(CAD and scene scripts)
Begin

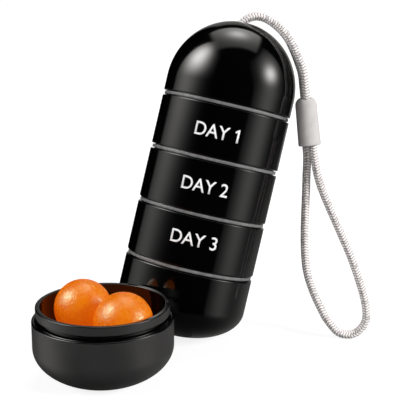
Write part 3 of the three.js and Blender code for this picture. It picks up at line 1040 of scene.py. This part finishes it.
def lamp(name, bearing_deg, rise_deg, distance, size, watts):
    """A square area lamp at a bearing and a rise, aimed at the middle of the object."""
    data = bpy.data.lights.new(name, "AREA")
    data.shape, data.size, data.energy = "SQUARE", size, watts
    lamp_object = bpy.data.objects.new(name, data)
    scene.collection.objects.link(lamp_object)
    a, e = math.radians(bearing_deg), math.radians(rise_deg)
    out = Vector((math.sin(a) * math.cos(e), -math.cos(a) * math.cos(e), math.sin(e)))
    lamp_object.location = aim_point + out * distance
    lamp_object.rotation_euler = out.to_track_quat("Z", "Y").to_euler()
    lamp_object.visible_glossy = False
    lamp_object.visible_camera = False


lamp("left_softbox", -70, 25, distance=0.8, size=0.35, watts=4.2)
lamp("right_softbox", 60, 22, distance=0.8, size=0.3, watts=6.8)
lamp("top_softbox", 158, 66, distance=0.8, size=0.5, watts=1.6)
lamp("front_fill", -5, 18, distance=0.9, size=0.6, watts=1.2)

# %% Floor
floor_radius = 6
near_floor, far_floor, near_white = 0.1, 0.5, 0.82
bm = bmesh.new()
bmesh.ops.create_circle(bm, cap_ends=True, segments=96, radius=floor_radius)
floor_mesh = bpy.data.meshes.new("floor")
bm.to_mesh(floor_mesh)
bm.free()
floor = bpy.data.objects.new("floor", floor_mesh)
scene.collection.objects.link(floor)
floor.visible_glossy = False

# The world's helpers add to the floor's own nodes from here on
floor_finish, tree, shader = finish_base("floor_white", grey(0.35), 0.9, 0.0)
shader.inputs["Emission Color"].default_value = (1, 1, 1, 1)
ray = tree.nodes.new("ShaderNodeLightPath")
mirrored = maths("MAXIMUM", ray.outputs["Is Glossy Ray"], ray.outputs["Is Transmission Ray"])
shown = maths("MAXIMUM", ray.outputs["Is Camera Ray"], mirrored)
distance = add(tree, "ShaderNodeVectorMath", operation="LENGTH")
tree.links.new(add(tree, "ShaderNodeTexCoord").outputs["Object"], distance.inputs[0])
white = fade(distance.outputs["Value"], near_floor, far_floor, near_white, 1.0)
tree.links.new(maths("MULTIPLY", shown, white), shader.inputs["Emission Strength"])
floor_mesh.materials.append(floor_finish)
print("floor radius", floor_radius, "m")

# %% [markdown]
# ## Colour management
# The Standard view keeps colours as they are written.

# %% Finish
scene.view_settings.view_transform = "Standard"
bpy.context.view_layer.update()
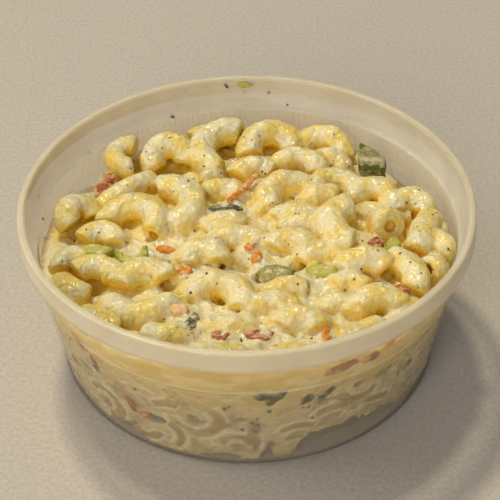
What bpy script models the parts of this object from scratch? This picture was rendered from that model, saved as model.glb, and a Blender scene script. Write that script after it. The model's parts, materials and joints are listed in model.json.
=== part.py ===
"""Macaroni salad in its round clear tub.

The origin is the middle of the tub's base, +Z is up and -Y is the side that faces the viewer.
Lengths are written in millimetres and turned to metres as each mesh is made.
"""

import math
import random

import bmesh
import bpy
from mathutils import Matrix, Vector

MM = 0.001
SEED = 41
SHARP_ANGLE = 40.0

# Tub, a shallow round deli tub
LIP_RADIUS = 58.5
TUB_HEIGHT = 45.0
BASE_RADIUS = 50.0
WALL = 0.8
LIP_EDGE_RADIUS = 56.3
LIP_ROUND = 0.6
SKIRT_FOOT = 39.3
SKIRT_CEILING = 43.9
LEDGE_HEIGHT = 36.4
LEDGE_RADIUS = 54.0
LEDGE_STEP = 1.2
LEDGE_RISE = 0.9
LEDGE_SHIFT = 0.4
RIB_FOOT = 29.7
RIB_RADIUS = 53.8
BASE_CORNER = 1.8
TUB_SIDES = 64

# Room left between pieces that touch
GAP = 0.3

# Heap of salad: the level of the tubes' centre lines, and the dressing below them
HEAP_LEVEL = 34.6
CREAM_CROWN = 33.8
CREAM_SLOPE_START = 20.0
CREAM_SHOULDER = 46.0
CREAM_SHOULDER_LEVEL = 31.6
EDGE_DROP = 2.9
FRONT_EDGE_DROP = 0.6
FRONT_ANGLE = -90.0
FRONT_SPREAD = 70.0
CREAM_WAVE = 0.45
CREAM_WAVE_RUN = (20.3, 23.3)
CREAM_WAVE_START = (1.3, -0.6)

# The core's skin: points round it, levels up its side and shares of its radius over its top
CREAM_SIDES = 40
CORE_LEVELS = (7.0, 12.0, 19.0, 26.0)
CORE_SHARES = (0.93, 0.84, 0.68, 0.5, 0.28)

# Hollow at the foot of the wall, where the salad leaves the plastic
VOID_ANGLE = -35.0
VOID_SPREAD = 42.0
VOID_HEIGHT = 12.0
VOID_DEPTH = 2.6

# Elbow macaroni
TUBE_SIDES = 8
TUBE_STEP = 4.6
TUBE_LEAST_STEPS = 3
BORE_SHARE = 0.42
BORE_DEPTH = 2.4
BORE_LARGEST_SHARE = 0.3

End
Begin

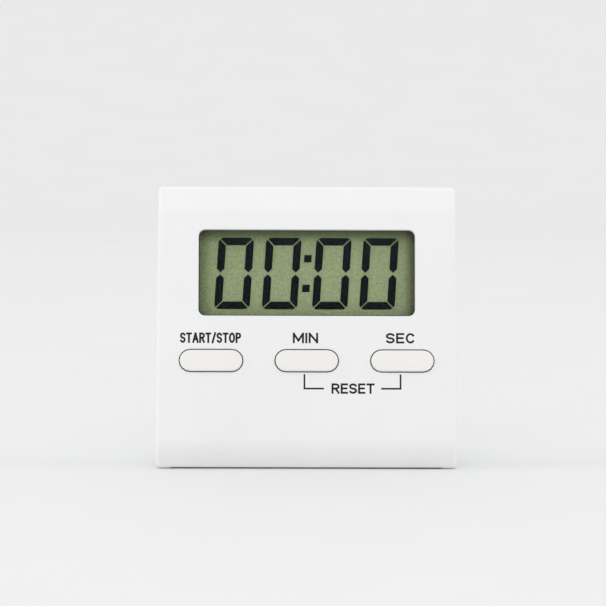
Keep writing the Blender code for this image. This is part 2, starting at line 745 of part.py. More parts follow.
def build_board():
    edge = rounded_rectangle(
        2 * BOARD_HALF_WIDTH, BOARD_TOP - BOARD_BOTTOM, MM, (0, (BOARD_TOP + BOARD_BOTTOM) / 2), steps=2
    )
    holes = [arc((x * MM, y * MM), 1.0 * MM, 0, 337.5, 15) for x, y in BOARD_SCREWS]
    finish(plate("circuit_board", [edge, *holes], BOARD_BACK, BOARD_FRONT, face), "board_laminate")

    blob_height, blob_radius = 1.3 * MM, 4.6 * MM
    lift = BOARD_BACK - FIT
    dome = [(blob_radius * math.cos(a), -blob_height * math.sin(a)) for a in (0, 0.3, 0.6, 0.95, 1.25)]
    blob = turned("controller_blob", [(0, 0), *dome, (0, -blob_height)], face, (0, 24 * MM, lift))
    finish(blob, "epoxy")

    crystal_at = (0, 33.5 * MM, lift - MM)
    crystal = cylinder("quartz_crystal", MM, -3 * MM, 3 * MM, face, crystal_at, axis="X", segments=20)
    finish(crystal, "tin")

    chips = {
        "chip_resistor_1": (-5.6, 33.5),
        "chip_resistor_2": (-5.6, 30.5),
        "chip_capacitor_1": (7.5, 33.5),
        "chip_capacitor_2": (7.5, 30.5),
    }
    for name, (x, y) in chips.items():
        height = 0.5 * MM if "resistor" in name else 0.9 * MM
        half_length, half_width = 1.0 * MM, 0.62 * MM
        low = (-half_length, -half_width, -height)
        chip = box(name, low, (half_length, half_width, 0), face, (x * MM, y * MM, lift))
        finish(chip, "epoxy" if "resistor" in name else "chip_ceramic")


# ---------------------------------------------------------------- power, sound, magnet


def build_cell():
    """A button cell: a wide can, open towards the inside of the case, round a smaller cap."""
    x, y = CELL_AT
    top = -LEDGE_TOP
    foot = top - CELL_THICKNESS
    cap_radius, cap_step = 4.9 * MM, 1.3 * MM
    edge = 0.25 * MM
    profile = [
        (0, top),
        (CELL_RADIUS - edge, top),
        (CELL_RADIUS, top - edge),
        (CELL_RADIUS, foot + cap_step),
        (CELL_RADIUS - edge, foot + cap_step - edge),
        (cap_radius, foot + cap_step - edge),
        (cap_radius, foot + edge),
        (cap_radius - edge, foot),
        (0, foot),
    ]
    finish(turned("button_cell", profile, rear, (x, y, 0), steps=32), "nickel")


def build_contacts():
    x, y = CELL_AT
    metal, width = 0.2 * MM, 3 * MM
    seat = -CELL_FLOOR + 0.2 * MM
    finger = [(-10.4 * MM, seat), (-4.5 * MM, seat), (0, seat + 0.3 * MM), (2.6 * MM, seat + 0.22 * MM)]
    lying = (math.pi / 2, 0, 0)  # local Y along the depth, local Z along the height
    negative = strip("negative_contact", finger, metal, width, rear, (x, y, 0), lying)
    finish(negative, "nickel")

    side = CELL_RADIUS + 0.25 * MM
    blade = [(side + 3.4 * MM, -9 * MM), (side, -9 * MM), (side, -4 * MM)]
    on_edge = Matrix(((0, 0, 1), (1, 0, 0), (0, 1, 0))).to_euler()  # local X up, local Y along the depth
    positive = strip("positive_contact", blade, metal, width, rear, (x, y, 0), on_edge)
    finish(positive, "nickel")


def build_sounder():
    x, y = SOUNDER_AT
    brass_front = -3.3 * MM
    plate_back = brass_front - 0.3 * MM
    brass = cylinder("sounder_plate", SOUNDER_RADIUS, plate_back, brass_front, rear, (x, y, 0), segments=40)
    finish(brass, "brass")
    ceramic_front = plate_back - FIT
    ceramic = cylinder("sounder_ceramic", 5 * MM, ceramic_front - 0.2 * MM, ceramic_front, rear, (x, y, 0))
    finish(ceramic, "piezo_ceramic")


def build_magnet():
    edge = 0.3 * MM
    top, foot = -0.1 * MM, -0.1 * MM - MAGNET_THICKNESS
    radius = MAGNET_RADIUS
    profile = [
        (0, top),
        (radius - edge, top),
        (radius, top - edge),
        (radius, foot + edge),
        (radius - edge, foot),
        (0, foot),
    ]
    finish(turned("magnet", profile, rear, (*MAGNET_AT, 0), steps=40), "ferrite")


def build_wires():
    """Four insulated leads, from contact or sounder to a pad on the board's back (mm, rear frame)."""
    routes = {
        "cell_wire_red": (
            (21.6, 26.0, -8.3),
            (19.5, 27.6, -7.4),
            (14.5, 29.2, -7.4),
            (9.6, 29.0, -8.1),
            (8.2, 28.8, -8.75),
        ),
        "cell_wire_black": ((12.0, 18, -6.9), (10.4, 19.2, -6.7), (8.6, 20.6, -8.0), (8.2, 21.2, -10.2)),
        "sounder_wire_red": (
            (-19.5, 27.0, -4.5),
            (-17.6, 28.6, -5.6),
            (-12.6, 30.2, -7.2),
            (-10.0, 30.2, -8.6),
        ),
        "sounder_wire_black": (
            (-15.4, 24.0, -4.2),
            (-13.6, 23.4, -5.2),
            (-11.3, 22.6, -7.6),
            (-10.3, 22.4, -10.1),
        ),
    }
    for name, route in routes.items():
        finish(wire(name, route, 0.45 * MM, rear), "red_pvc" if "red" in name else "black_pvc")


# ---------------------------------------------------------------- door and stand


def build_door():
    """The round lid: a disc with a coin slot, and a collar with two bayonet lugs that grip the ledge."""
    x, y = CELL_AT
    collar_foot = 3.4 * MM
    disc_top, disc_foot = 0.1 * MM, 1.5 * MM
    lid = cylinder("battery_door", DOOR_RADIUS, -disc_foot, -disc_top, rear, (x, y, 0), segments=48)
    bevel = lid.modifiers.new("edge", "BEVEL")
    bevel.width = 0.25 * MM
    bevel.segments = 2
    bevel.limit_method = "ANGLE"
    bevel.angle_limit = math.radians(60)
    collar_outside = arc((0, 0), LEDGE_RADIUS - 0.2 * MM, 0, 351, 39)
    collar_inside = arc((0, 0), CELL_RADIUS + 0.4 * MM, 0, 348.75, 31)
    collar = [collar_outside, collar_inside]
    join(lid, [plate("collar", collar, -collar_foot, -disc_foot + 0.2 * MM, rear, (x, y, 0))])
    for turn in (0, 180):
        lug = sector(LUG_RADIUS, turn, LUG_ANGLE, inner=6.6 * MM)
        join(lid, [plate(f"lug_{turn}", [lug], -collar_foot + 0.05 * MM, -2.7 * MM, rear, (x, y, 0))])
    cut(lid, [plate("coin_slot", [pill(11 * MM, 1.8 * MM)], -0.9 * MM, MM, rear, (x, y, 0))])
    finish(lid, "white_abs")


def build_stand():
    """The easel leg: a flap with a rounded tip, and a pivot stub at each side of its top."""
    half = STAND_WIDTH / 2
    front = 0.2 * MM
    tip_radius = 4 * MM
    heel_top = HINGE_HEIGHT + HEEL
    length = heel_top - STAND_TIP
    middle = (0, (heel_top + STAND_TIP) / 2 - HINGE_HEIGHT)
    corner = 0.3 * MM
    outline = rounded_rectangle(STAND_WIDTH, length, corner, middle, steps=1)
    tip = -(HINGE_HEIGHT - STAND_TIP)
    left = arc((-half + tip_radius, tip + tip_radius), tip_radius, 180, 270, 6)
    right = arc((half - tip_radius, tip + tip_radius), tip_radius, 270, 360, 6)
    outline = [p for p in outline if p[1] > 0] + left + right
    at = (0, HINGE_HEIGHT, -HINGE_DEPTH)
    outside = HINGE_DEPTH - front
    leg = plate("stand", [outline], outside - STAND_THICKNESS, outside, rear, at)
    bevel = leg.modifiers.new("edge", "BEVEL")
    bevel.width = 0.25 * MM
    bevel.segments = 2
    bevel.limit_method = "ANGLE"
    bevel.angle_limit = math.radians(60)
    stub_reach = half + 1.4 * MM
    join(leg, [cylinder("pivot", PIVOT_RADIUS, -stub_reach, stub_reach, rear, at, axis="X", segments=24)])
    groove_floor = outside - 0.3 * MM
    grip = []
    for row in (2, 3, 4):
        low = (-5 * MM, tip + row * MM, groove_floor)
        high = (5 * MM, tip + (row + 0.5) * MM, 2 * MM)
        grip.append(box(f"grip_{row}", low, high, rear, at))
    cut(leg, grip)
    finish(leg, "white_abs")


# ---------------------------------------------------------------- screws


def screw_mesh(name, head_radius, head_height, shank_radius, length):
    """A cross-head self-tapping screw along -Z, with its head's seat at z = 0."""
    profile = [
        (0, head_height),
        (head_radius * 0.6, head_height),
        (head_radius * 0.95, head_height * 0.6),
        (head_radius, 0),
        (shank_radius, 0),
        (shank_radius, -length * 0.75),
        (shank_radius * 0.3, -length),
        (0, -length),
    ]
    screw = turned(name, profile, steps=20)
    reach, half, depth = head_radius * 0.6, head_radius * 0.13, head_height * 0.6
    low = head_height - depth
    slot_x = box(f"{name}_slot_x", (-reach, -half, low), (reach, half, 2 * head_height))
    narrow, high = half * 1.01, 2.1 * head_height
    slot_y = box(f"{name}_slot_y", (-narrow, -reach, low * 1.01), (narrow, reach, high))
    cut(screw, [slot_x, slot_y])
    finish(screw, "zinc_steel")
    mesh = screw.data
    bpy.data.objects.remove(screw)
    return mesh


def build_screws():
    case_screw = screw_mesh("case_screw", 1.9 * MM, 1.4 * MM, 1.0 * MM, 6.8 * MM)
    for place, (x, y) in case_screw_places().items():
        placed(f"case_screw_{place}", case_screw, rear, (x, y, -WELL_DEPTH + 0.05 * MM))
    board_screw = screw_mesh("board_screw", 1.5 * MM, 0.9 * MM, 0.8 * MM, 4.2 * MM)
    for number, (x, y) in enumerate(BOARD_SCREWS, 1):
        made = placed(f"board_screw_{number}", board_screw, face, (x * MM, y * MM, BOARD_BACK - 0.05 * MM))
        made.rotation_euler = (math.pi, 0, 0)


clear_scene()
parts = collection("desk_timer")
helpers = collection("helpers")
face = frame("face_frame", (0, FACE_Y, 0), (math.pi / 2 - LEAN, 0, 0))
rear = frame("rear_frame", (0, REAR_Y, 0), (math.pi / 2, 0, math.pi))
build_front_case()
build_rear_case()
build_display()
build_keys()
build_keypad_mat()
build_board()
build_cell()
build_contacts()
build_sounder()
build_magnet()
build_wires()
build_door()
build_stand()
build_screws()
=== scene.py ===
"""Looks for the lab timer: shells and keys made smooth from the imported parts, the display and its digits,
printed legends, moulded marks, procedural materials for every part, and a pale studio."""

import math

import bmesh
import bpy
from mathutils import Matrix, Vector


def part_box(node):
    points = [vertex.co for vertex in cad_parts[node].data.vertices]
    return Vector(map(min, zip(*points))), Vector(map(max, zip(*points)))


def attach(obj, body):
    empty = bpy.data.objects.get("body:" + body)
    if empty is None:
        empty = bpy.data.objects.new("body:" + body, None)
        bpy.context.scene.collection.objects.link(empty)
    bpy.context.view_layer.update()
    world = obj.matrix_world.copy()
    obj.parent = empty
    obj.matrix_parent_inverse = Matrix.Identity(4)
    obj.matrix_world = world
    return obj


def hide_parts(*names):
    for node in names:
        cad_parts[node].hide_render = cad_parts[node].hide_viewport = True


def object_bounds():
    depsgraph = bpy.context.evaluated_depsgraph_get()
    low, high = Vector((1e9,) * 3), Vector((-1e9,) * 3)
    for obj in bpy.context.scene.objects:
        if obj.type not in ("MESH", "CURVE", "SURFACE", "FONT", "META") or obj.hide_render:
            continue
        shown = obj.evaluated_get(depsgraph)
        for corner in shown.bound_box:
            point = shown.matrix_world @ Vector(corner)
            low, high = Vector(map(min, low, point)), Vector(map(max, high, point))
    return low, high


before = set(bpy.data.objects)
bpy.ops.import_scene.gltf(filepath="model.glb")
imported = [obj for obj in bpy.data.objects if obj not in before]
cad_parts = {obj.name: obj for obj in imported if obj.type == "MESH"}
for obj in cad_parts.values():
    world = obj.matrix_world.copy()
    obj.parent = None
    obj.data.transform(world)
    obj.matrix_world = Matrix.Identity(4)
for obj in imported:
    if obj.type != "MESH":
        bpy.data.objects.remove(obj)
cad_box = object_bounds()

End

Work to do: Extract exactly and only the span of lines that begins at the line containing "clear_scene()" and ends at the line containing "low, high = Vector((1e9,)".

Result for this exercise:
clear_scene()
parts = collection("desk_timer")
helpers = collection("helpers")
face = frame("face_frame", (0, FACE_Y, 0), (math.pi / 2 - LEAN, 0, 0))
rear = frame("rear_frame", (0, REAR_Y, 0), (math.pi / 2, 0, math.pi))
build_front_case()
build_rear_case()
build_display()
build_keys()
build_keypad_mat()
build_board()
build_cell()
build_contacts()
build_sounder()
build_magnet()
build_wires()
build_door()
build_stand()
build_screws()
=== scene.py ===
"""Looks for the lab timer: shells and keys made smooth from the imported parts, the display and its digits,
printed legends, moulded marks, procedural materials for every part, and a pale studio."""

import math

import bmesh
import bpy
from mathutils import Matrix, Vector


def part_box(node):
    points = [vertex.co for vertex in cad_parts[node].data.vertices]
    return Vector(map(min, zip(*points))), Vector(map(max, zip(*points)))


def attach(obj, body):
    empty = bpy.data.objects.get("body:" + body)
    if empty is None:
        empty = bpy.data.objects.new("body:" + body, None)
        bpy.context.scene.collection.objects.link(empty)
    bpy.context.view_layer.update()
    world = obj.matrix_world.copy()
    obj.parent = empty
    obj.matrix_parent_inverse = Matrix.Identity(4)
    obj.matrix_world = world
    return obj


def hide_parts(*names):
    for node in names:
        cad_parts[node].hide_render = cad_parts[node].hide_viewport = True


def object_bounds():
    depsgraph = bpy.context.evaluated_depsgraph_get()
    low, high = Vector((1e9,) * 3), Vector((-1e9,) * 3)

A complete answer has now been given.